## [Task statement]
Copy every line from the material below that holds "joints".

## [Data block]
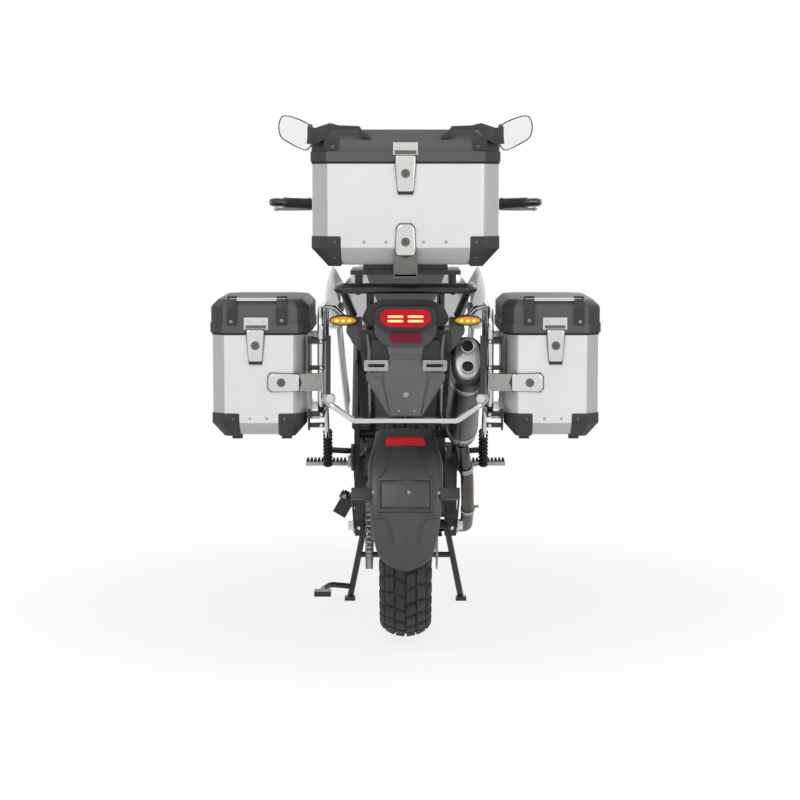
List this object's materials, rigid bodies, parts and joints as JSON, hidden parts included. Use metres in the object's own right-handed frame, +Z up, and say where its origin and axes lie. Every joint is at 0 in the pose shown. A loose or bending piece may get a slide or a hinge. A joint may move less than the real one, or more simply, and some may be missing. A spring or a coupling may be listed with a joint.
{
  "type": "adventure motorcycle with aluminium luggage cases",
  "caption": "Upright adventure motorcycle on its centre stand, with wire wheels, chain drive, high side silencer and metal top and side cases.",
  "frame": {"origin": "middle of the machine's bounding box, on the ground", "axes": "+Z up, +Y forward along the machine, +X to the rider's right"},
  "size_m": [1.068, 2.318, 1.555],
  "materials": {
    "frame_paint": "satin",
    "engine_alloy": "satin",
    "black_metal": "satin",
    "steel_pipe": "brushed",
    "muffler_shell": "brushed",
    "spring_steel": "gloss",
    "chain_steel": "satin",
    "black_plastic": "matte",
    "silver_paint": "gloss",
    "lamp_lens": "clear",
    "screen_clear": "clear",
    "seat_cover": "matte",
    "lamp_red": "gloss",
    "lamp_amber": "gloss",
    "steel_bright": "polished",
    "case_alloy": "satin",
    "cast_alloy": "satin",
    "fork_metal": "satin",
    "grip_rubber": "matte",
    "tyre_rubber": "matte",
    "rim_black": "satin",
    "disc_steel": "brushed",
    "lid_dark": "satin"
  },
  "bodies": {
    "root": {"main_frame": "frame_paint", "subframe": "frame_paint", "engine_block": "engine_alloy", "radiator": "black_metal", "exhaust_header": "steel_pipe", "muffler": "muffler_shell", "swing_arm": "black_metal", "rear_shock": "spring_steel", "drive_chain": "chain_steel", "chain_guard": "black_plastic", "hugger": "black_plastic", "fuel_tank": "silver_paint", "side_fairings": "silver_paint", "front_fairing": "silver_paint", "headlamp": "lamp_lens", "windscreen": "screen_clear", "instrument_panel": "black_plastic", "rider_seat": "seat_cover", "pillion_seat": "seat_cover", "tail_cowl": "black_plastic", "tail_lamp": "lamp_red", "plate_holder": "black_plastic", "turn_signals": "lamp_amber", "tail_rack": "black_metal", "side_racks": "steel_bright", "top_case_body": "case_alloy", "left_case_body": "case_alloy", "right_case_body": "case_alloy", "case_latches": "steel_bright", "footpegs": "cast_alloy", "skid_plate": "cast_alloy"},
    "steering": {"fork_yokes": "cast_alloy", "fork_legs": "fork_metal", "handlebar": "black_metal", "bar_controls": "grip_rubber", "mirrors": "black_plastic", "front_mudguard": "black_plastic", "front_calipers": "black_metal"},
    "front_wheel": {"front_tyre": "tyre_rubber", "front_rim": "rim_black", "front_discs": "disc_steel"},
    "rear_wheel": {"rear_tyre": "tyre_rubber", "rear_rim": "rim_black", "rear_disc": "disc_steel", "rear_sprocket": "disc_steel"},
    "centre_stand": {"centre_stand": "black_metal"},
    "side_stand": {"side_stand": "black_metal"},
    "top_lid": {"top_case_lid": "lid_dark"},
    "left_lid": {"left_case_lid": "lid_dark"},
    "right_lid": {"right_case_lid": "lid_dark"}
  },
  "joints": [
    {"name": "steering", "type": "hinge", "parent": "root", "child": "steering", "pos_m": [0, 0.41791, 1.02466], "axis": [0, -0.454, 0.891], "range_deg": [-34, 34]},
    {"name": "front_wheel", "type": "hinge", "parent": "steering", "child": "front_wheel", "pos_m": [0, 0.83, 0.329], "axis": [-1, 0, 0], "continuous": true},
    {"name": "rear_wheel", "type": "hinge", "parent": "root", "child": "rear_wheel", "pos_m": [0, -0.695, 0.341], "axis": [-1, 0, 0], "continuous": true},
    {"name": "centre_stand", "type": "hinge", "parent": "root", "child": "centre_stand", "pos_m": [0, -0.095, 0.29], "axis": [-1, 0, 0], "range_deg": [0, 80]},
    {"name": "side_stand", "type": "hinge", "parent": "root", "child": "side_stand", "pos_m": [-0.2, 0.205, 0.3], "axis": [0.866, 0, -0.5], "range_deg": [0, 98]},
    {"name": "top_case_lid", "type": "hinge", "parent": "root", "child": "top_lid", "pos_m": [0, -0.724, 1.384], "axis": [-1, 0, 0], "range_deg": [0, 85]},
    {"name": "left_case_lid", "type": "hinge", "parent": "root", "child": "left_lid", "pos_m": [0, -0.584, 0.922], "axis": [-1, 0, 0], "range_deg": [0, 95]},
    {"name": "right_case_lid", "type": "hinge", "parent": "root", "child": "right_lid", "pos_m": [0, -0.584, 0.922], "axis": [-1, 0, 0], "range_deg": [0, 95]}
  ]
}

## [Result for this task]
List this object's materials, rigid bodies, parts and joints as JSON, hidden parts included. Use metres in the object's own right-handed frame, +Z up, and say where its origin and axes lie. Every joint is at 0 in the pose shown. A loose or bending piece may get a slide or a hinge. A joint may move less than the real one, or more simply, and some may be missing. A spring or a coupling may be listed with a joint.
  "joints": [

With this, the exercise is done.